I first heard of him early in my second year. For a long time he was known only as "one of the first years" and his exploits, as well as his paintings, became legendary as the stories about him spread. It was rumoured, for instance, that he made money to support his drinking by going on board merchant ships in Durban harbour and drawing portraits for the crew. And his paintings were wildly different, with none of the obvious influence of our tutors that crept into the work of all of us. Harry's work never changed, resisting all attempts to tame it, just as its creator went his wild way uncurbed.

In time, we learned that his name was Harry Few and descriptions began to filter through. He was a little fellow, apparently, with glasses and ragged hair, the very antithesis of our image of "The Great Artist" and a complete contradiction of the tales of his exploits. Yet those stories were true, as I found out when I met him eventually. He made light of them, considering them nothing out of the ordinary, and even inviting me on one of his sailor-drawing adventures. I ducked, although I cannot remember whether my excuse was real or invented.

It seems strange to me now that a long time passed before I met this fabled character. I suppose my mind was on other things at the time and Harry was so often not on campus, his exploits requiring frequent absences. And, when we did meet, it was not momentous and little came of it except the discovery that our homes were but a few miles apart. In the rest of my time at university, I think we only bumped into each other on two or three occasions. When I left, I assumed that was the last I would hear of him but it seemed that he had a higher regard for our acquaintance than did I. It was a surprise when he sought me out and appeared on the doorstep, bottle of brandy in hand.

This became the standard procedure when Harry came home on a break from university; he would turn up with the inevitable bottle of brandy and we would proceed through the evening, talking and getting steadily more inebriated until the bottle was drained. He drew incessantly and would show me the results. I did one drawing in his style, both to see if I could do it and in homage. The result was similar but without that explosion of wild emotion so typical of Harry's stuff; mine was cool and quiet. I think it was the writer in me that insisted upon more order in my drawings - and so he was the greater artist.
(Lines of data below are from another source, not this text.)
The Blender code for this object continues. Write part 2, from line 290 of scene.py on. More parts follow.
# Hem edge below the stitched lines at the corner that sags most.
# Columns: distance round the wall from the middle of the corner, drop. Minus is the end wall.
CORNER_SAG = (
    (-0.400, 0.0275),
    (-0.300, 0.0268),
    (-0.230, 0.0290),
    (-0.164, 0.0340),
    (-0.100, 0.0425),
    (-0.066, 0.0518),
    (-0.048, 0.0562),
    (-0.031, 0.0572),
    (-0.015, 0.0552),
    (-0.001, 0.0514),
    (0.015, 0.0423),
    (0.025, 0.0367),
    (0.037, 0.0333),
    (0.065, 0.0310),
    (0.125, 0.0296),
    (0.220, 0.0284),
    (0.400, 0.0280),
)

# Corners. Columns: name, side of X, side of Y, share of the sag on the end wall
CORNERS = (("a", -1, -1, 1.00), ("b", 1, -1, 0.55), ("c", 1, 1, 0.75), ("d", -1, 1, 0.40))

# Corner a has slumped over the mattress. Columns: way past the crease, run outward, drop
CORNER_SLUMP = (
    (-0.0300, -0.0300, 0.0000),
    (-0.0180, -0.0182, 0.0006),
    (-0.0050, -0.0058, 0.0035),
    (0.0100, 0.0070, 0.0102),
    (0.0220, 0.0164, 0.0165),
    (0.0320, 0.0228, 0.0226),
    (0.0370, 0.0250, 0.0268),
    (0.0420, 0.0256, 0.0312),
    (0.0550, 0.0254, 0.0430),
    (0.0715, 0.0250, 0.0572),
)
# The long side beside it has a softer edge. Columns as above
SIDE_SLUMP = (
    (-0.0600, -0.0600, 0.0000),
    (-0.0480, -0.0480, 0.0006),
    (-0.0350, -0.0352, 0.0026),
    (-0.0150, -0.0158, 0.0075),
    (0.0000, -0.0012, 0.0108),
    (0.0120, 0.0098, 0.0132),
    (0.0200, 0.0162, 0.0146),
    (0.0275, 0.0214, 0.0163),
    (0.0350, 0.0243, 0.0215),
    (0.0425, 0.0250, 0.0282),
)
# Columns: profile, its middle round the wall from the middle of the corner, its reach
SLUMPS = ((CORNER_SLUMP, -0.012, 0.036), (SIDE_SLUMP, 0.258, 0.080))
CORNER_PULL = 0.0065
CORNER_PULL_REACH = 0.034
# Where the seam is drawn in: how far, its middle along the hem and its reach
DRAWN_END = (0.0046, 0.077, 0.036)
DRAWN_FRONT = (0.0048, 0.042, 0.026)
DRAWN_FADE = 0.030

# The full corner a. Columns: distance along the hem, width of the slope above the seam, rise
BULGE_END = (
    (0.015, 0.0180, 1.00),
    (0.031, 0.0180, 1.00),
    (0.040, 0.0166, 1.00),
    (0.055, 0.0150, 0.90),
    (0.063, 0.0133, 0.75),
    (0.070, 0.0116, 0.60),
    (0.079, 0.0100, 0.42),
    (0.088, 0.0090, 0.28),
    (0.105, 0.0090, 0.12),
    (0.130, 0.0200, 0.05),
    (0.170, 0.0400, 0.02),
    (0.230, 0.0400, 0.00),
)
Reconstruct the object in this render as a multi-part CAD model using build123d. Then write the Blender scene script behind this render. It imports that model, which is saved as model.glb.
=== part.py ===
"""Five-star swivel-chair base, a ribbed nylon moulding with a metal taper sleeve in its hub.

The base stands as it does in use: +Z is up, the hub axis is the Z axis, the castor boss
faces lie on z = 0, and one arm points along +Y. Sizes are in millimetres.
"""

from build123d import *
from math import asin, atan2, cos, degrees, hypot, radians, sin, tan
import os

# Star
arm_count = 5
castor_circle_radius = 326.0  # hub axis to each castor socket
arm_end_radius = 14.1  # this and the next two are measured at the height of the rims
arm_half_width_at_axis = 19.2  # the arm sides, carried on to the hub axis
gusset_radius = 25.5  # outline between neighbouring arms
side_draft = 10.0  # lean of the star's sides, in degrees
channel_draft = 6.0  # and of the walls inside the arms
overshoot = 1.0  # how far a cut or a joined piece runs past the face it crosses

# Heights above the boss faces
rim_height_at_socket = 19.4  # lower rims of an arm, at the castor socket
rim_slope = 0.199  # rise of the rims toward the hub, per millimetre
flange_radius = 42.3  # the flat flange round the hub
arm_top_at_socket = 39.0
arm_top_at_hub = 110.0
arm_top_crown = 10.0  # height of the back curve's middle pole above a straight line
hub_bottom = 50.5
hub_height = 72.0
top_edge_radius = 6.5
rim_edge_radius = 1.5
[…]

Harry had left university by the time I lost contact with him. There came a Christmas when he did not turn up and I learned that he was suffering from alcohol poisoning. The doctor had insisted upon an alcohol-free regime and somehow Harry's parents had enforced the ban. I had never pursued the friendship, being busy with my own life and not really a drinker anyway; my dreams of being a great painter had faded too as writing became more important to me.

So Harry became no more than a memory to me. But he left me two things that remain with me still: one, a stomach so abused by sudden bouts of brandy consumption that I have not been able to touch the stuff since, and two, the knowledge that, if there is such a thing as a great artist, I knew one once.